Mechanism of Controllable Growth of Large-Area Single-Crystal Hexagonal Boron Nitride on Preoxidized Copper Substrate.

Two-dimensional (2D) hexagonal boron nitride ( h -BN) exhibits promising properties for electronic and photoelectric devices, while the growth of high-quality h -BN remains challenging. Here we theoretically explored the mechanism of epitaxial growth of high-quality h -BN by using the preoxidized and hydrogen-annealed copper substrate, i.e., Cu 2 O. It is revealed thermodynamically that the unidirectional nucleation of h -BN can be rationalized on the symmetry-matched Cu 2 O(111) surface rather than the antiparallel nucleation on the Cu(111) surface. Kinetically, the dehydrogenation of feedstock of h -BN on the Cu 2 O(111) surface is also much easier than that on the Cu(111) surface.

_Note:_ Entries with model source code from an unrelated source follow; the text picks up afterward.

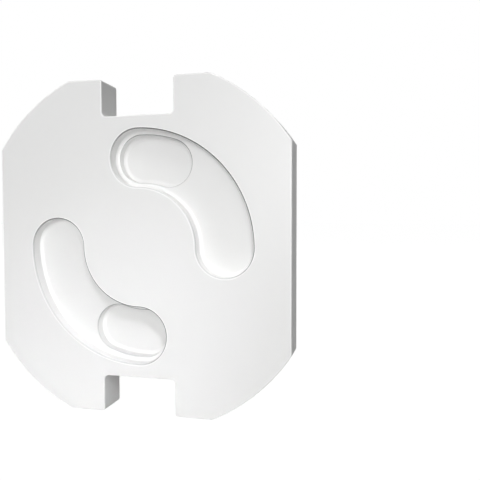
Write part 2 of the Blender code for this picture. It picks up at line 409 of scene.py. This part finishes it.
@dataclass
class MouldedBody:
    """Gathers the walls and flat faces of one closed piece as arrays, and makes its mesh."""

    thickness: float
    points: list[np.ndarray] = field(default_factory=list)
    faces: list[np.ndarray] = field(default_factory=list)
    traits: list[np.ndarray] = field(default_factory=list)
    count: int = 0
    # Traits: painted highlight, rougher finish with painted shade, painted shade round mouths.
    trait_names: tuple[str, ...] = ("pale", "matte_and_shade", "painted_shade")

    def _place(self, loop: np.ndarray, depth: float) -> np.ndarray:
        """The loop's points in space, in millimetres."""
        return np.column_stack([loop[:, 0], np.full(len(loop), depth - self.thickness), loop[:, 1]])

    def _add(self, points: np.ndarray, faces: np.ndarray, traits: np.ndarray) -> None:
        """Keeps a wall or a flat face.

        Args:
            points: rows of x, y and z.
            faces: rows of numbers of those points, counted from their first.
            traits: a row of shares for each point.
        """
        self.points.append(points)
        self.faces.append(self.count + faces)
        self.traits.append(traits)
        self.count += len(points)

    def add_wall(self, levels: list[Level], loop_at: Callable[[float], np.ndarray]) -> None:
        """Skins a stack of loops: point (i, j) of the grid is point j of loop i, at its depth.

        Args:
            levels: the levels, in order.
            loop_at: gives the loop for an inset, with the same number of points for each.
        """
        grid = np.stack([self._place(loop_at(level.inset), level.depth) for level in levels])
        rows, columns = grid.shape[:2]
        index = np.arange(rows * columns).reshape(rows, columns)
        beside = np.roll(index, -1, axis=1)
        quads = np.stack([index[:-1], beside[:-1], beside[1:], index[1:]], axis=-1)
        shares = np.array([(level.pale, level.matte_and_shade, level.painted_shade) for level in levels])
        traits = shares[:, None] * np.ones((columns, 1))
        # The painted shade round a mouth is strongest where the edge faces away from the light.
        painted_shade = self.trait_names.index("painted_shade")
        traits[:, :, painted_shade] *= away_from_light(loop_at(levels[0].inset))
        self._add(grid.reshape(-1, 3), quads.reshape(-1, 4), traits.reshape(rows * columns, -1))

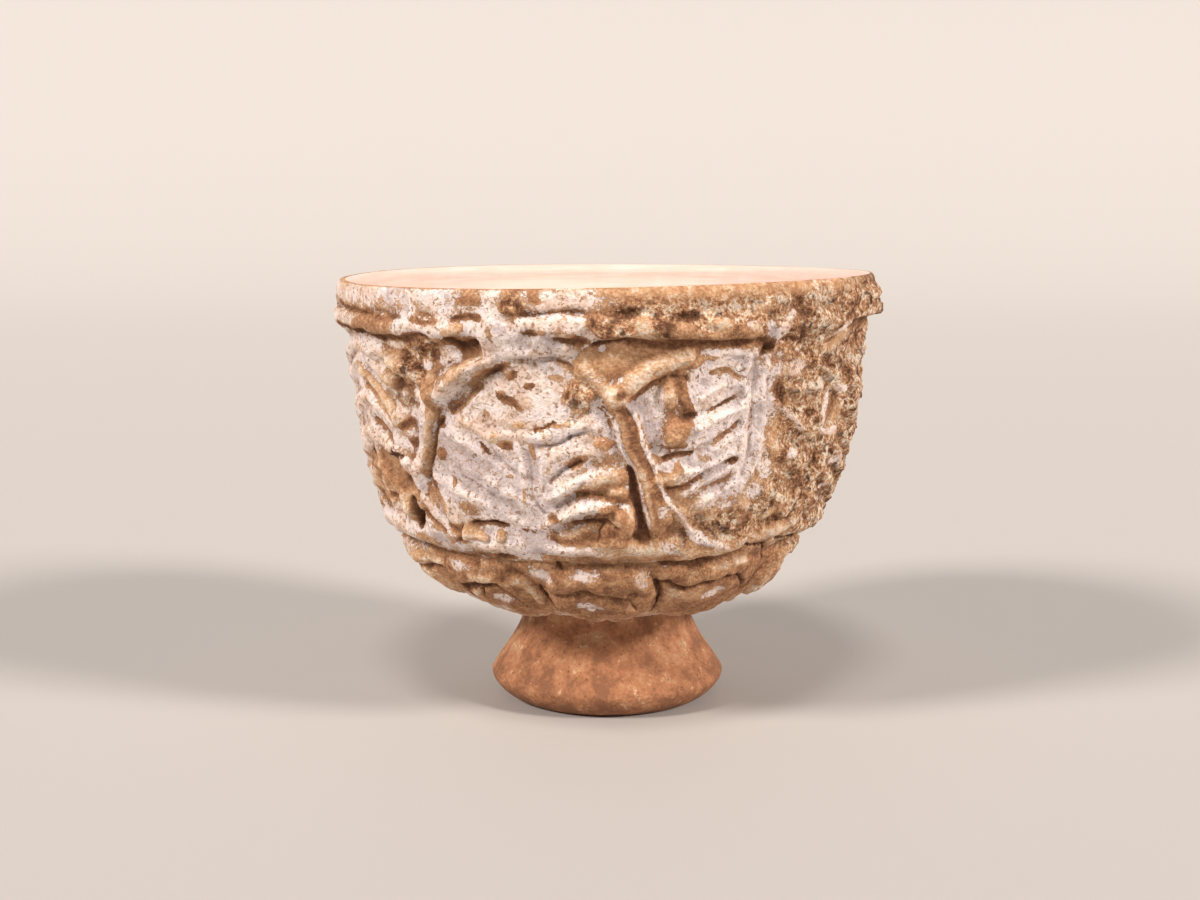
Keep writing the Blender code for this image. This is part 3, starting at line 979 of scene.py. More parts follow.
@dataclass(frozen=True)
class Cordons:
    """The turned cordons and the grooves beside them."""

    form: CupForm
    rim_below_lip: float = 7.9 * MM
    rim_half_width: float = 2.7 * MM
    rim_height: float = 0.7 * MM
    notch_below_lip: float = 5.1 * MM
    notch_half_width: float = 1.0 * MM
    notch_depth: float = 0.6 * MM
    lower_half_width: float = 3.2 * MM
    lower_height: float = 1.6 * MM
    groove_below_cordon: float = 4.4 * MM
    groove_half_width: float = 1.4 * MM
    groove_depth: float = 0.9 * MM

    def relief(self, surface: Surface) -> Array:
        """The relief of the cordons and the grooves.

        Args:
            surface: The wall.

        Returns:
            How far each point stands out, below 0 where it is sunk.
        """
        form = self.form
        bands = (
            (form.lip_z - self.rim_below_lip, self.rim_half_width, self.rim_height),
            (form.lip_z - self.notch_below_lip, self.notch_half_width, -self.notch_depth),
            (form.shoulder_z, self.lower_half_width, self.lower_height),
            (form.shoulder_z - self.groove_below_cordon, self.groove_half_width, -self.groove_depth),
        )
        return sum(ridge(surface.height - middle, half, relief) for middle, half, relief in bands)


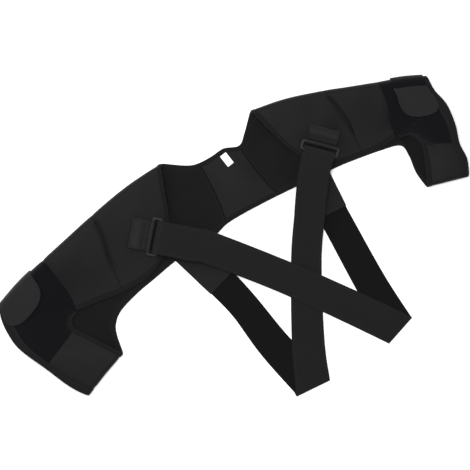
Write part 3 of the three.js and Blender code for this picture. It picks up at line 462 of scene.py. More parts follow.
class Side:
    """A side's front and cuff; sign is -1 on the left and 1 on the right"""

    def __init__(self, sign):
        self.sign = sign
        self.s = sizes()
        self.bound = bound_thickness()
        self.front = FRONT[sign]
        self.cuff = CUFF[sign]
        s = self.s
        per_start = self.per_millimetre(self.cuff, 0, SEAM_STOP)
        per_end = self.per_millimetre(self.cuff, 1, MIDDLE_STOP)
        self.binding_end = s.binding_width * per_start
        self.panel_start = self.binding_end + 2 * s.joint_gap * per_start
        self.hem_start = CUFF_END - s.cuff_hem * per_end
        self.gap = s.joint_gap * per_end
        self.cuff_end = self.hem_start - self.gap

    def plan(self, uv):
        return np.asarray(uv) * (self.sign * self.s.reach, self.s.depth)

    def per_millimetre(self, rows, at, stop):
        """How much of the way from one row of a table to the next a millimetre is, at one of its stops"""
        a, b = (self.plan(rows[i][2 * stop : 2 * stop + 2]) for i in (at, at + 1))
        return 1 / np.linalg.norm(b - a)

    def section(self, rows, at):
        """A section of the front or the cuff at a place between the rows of its table"""
        s = self.s
        values = row_at(rows, at)
        count = CUFF_STOPS if rows is self.cuff else FRONT_STOPS
        stops = self.plan(values[: 2 * count].reshape(-1, 2))
        line = Line(stops)

        def stretch(stop, inner):
            """How much longer a fold's half round is along the section, where it crosses the fold aslant"""
            pair = slice(2 * stop, 2 * stop + 2)
            before, after = (self.plan(row_at(rows, at + step)[pair]) for step in (-SLOPE_STEP, SLOPE_STEP))
            return 1 / max(slant(after - before, inner - stops[stop]), LEAST_FOLD_SLANT)

        return SimpleNamespace(
            line=line,
            height=s.fold_height * values[2 * count],
            stretch=stretch(0, line.at(s.fold_height)),
            under_height=s.underarm_height * values[-1] if rows is self.cuff else 0,
            under_stretch=stretch(count - 1, line.at(line.length - s.underarm_height)),
        )

    def points(self, section, distance, z):
        distance, z = np.broadcast_arrays(np.asarray(distance, float), np.asarray(z, float))
        xy = section.line.at(distance)
        z = z + np.where(distance > self.s.fold_height, lift(xy), 0)
        return np.concatenate([xy, (z + softness(xy, z))[..., None]], axis=-1)

    def fold(self, section):
        return self.points(section, *fold_profile(section.height, section.stretch))

    def under_fold(self, section):
        distance, z = fold_profile(section.under_height, section.under_stretch)
        return self.points(section, section.line.length - distance[::-1], z[::-1])

    def crease(self, at):
        """How far the panels sink towards the seam at a place between the rows of the front"""
        per_mm = self.per_millimetre(self.front, DART_ROW - 1, 1)
        return sum(depth * math.exp(-(((at - row) / per_mm / wide) ** 2)) for row, depth, wide in CREASES)

    def rest_height(self):
        return self.bound + self.s.clearance + self.bound / 2

    def front_row(self, at, start=None, end=0, count=40):
        """A row of the front: from the fold, or from start millimetres before the hem, to end before it"""
        section = self.section(self.front, at)
        total = section.line.length
        inset = section.height / 2 * section.stretch
        crest = section.height - self.s.wall / 2
        first = inset if start is None else total - start
        distance = np.linspace(first, total - end, count + 1)
        z = mix(crest, self.rest_height(), ease((distance - inset) / (total - inset)))
        z = z - self.crease(at) * ease((z - self.rest_height()) / CREASE_FADE)
        row = self.points(section, distance, z)
        return row if start is not None else np.concatenate([self.fold(section), row[1:]])

    def cuff_section(self, at):
        return self.section(self.cuff, at)

    def cuff_points(self, section, at, distance):
        s, line = self.s, section.line
        corner = line.to_stop(CORNER_STOP)
        inset = section.height / 2 * section.stretch
        under = section.under_height / 2 * section.under_stretch
        crest, under_crest = section.height - s.wall / 2, section.under_height - s.wall / 2
        above = mix(crest, self.rest_height(), ease((distance - inset) / (corner - inset)))
        end = line.length - under
        below = mix(self.rest_height(), under_crest, ease((distance - corner) / (end - corner)))
        f = np.clip((distance - inset) / (end - inset), 0, 1)
        dome = mix(crest, under_crest, ease(f)) + s.cuff_dome * np.sin(np.pi * f)
        seam = np.where(distance < corner, above, below)
        return self.points(section, distance, mix(seam, dome, ease(at / DOME_ROWS)))

    def cuff_marks(self, section):
        """Distances of the fold's end, the hem corner, the patch's lower seam and the underarm"""
        line = section.line
        start = section.height / 2 * section.stretch
        end = line.length - section.under_height / 2 * section.under_stretch
        return start, line.to_stop(CORNER_STOP), line.to_stop(SEAM_STOP), end


# The back


def back_line(at):
    s = sizes()
    row = row_at(BACK, at, CORNERS)
    top, hem = row[:2] * (s.reach, s.depth), row[2:4] * (s.reach, s.depth)
    chord = hem - top
    sideways = np.array([-chord[1], chord[0]]) * row[4]
    f = np.linspace(0, 1, 7)[:, None]
    return Line(top + chord * f + sideways * 4 * f * (1 - f), 24)


def back_points(at, line, distance, thickness):
    f = np.clip((at - SEAM_LEFT) / (SEAM_RIGHT - SEAM_LEFT), 0, 1)
    share = mix(DOME_AT_EDGE, 1, np.sin(np.pi * distance / line.length))
    dome = sizes().back_dome * np.sin(np.pi * f) * share
    xy = line.at(distance)
    return np.concatenate([xy, (thickness / 2 + dome + lift(xy))[..., None]], axis=-1)


def back_edges(at, line):
    """Where the upper and lower edges stop, behind a binding or beside a fold, and their slants"""
    s = sizes()
    other = back_line(at + (SLOPE_STEP if at < len(BACK) / 2 else -SLOPE_STEP))

    def edge_slant(corner, next_corner, inner):
        return max(LEAST_EDGE_SLANT, slant(next_corner - corner, inner - corner))

    full, inside = line.length, s.fold_height
    top_slant = edge_slant(line.at(0), other.at(0), line.at(inside))
    hem_slant = edge_slant(line.at(full), other.at(other.length), line.at(full - inside))
    bound = s.binding_width - TUCK
    top = bound if NECK_LEFT < at < NECK_RIGHT else s.fold_height / 2 + s.hidden_joint
    hem = bound if UNDERARM_LEFT < at < UNDERARM_RIGHT else s.underarm_height / 2 + s.hidden_joint
    return top / top_slant, full - hem / hem_slant, top_slant, hem_slant


def back_row(at, to_corner=False, count=36):
    """A row of the back's middle layer; at an underarm corner it runs on to fill the wedge there"""
    line = back_line(at)
    start, end, _, _ = back_edges(at, line)
    end = line.length - CORNER_REACH if to_corner else end
    return back_points(at, line, np.linspace(start, end, count + 1), sizes().wall)


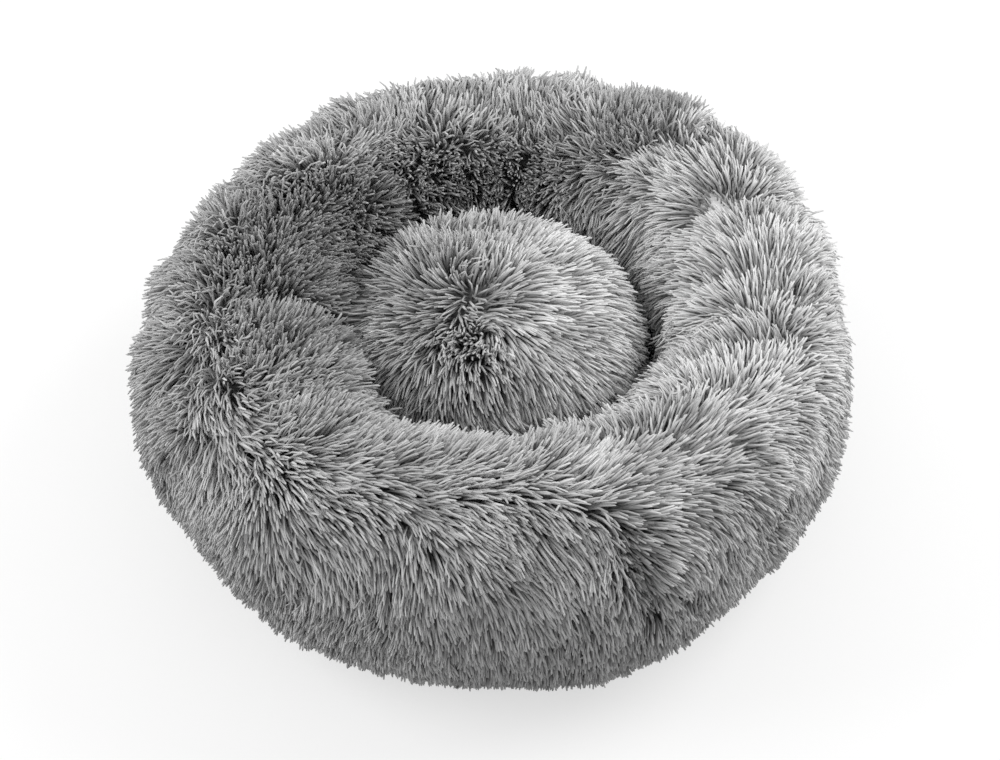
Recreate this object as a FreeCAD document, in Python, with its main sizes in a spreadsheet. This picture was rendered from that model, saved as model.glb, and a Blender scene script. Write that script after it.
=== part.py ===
import FreeCAD, Part
import os
from math import atan2, pi

import Sketcher

# A round, deep-pile pet cushion bed ("donut" bed), 500 mm across and 196 mm high.
# A plush bolster ring stands on a cloth base and holds a loose, fibre-filled cushion in its well.
# Frame: millimetres, +Z up, origin on the floor under the middle of the bed, front towards -Y.
# Pile that stands off the cloth counts as part of each plush cover, so the covers are thick.

DOC = FreeCAD.newDocument("PetCushionBed")
SHEET = DOC.addObject("Spreadsheet::Sheet", "Dims")

DRIVING = {
    # bolster ring: a half-round tube over an upright outer side, on two legs that lean towards the base
    "bed_radius": 250.0,
    "tube_radius": 74.0,
    "tube_axis_height": 122.0,
    "outer_side_foot": 94.0,
    "pile_depth": 18.0,
    "outer_hem_radius": 229.0,
    "inner_foot_radius": 114.0,
    # gathers: soft grooves across the crest and down the inner wall
    "gather_width_radius": 9.0,
    "gather_ring_extra": 4.0,
    "gather_shift": 7.0,
    # base and well floor
    "cloth_thickness": 1.6,
    "base_radius": 204.0,
    "lining_foot_radius": 198.0,
    "lining_thickness": 0.8,
    "gusset_thickness": 1.2,
    "gusset_top": 16.0,
    "floor_radius": 132.0,
    "seam_inner_radius": 109.0,
    "seam_width": 4.0,
    "seam_height": 2.6,
    # grip dots set in the underside
    "dot_ring_small": 60.0,
    "dot_ring_middle": 110.0,
    "dot_ring_large": 165.0,
    "dot_radius": 5.0,
    "dot_depth": 0.8,
    # loose cushion
    "cushion_radius": 101.0,
    "cushion_base_gap": 0.4,
    "cushion_flat_radius": 78.0,
    "cushion_shell_radius": 98.0,
    "cushion_seam_height": 42.0,
    "cushion_side_top": 110.0,
    "shoulder_radius": 40.0,
    "crown_height": 164.0,
    "cushion_cloth": 1.2,
    "edge_tape_width": 2.4,
    "edge_tape_height": 3.5,
    # zip in the rear of the gusset
    "zip_angle": 150.0,
    "zip_height": 8.8,
    "zip_slot": 1.0,
    "coil_width": 1.4,
    "tape_thickness": 0.8,
    "tape_lap": 0.9,
    "tape_outer_radius": 203.8,
    "slider_gap": 0.3,
    "slider_plate": 1.2,
    "slider_half_height": 3.5,
    "slider_length_angle": 2.4,
    "post_length_angle": 0.8,
    "post_thickness": 0.5,
    "lip_height": 0.9,
    "lug_reach": 3.4,
    "lug_height": 1.0,
    "lug_length_angle": 0.8,
    "pull_pin_radius": 0.6,
    "pull_play": 0.08,
    "pull_wall": 0.7,
    "pull_length": 20.0,
    "pull_thickness": 1.0,
    "pull_height": 2.8,
    "pull_side_play": 0.2,
    "slider_rest_angle": 19.0,
    "stop_angle": 0.6,
    # blank care label on the gusset
    "label_length": 30.0,
    "label_height": 11.0,
    "label_thickness": 0.5,
    "label_hem_gap": 1.5,
    "label_bearing": 200.0,
}

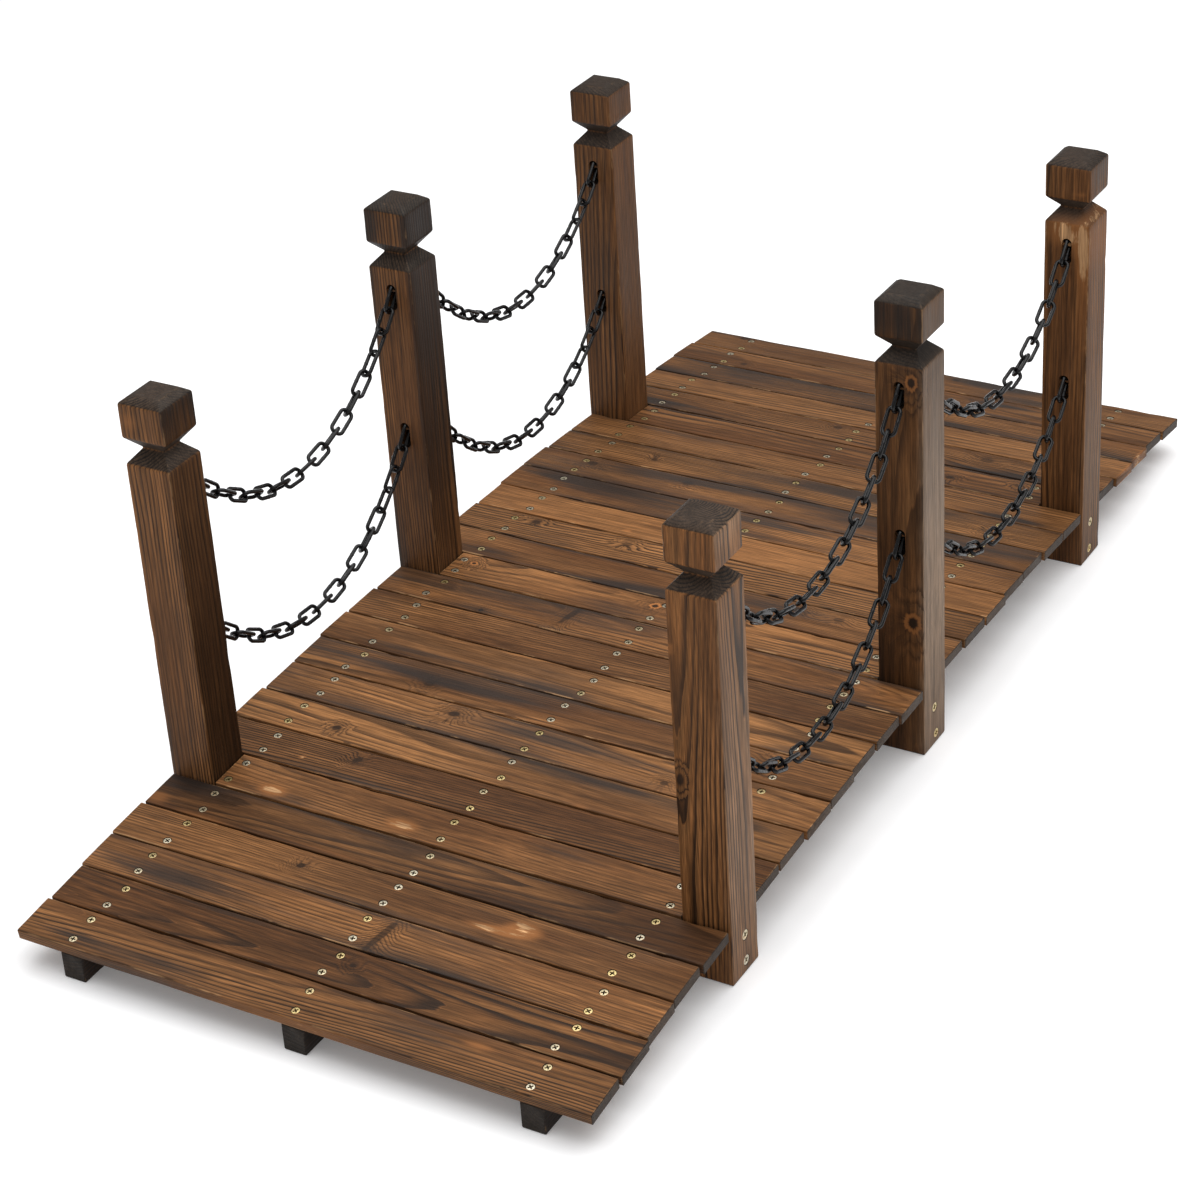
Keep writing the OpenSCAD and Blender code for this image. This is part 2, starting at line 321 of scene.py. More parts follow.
def loose_parts(node):
    """The points of each separate solid in a CAD node."""
    bm = bmesh.new()
    bm.from_mesh(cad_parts[node].data)
    bmesh.ops.remove_doubles(bm, verts=bm.verts, dist=1e-6)
    bm.verts.ensure_lookup_table()
    seen, parts = set(), []
    for vert in bm.verts:
        if vert.index in seen:
            continue
        stack, part = [vert], []
        seen.add(vert.index)
        while stack:
            v = stack.pop()
            part.append(tuple(v.co))
            for e in v.link_edges:
                w = e.other_vert(v)
                if w.index not in seen:
                    seen.add(w.index)
                    stack.append(w)
        parts.append(np.array(part))
    bm.free()
    return parts


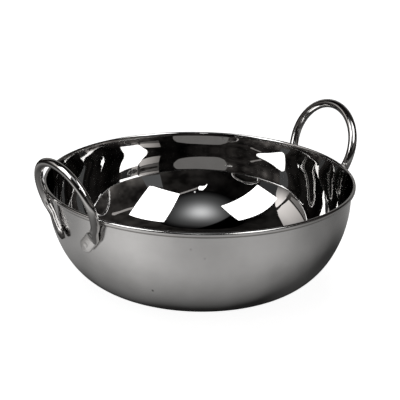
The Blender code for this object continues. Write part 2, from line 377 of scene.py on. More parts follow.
def leg_frame(leg, length):
    """Middle of the rod at a length from its tip, with the directions across it and out of it."""
    step = LEG_LENGTH / LENGTH_STEPS
    half_thickness = leg_section(leg, max(length, FOOT_WIDTH))[1]
    before, here, after = (leg_point(place) for place in (length - step, length, length + step))
    middle = rod_place(here.x, here.y, half_thickness)
    along = rod_place(after.x, after.y, half_thickness) - rod_place(before.x, before.y, half_thickness)
    along.normalize()
    share = smoothstep((length - FOOT_LENGTH) / (LEG_LENGTH - FOOT_LENGTH))
    outward = wall_normal(here.x, here.y).lerp(PLANE_NORMAL, share)
    across = along.cross(outward).normalized()
    return middle, across, across.cross(along)


def section_ring(middle, across, outward, section, flutes=1, flute=0.0, length=None, scale=1.0):
    """Points round the rod's section, fluted by drawing, and dented where a spot weld was pressed."""
    half_width, half_thickness, squareness = section
    ring = []
    for side in range(ROD_SIDES):
        angle = FULL_TURN * (side + 0.5) / ROD_SIDES
        wide = abs(cos(angle)) ** (2 / squareness) * (1 if cos(angle) > 0 else -1)
        deep = abs(sin(angle)) ** (2 / squareness) * (1 if sin(angle) > 0 else -1)
        swell = scale * (1 + flute * asin(FLUTE_SHARPNESS * cos(flutes * angle)) / FLUTE_FULL)
        lift = half_thickness * deep * swell
        if length is not None and deep > 0:
            away = sqrt((length - DIMPLE_SETBACK) ** 2 + (half_width * wide) ** 2) / DIMPLE_RADIUS
            lift -= DIMPLE_DEPTH * smoothstep(DIMPLE_EDGE - away)
        ring.append(middle + across * half_width * wide * swell + outward * lift)
    return ring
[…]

Both the B and N atoms are energetically more preferred to stay on the surface rather than inside the body of Cu 2 O, which leads to a surface-diffusion-based growth behavior on the Cu 2 O(111) surface instead of the precipitation-diffusion mixed case on the Cu(111) surface. Our work may guide future experimental design for the controllable growth of wafer-scale single-crystal h -BN.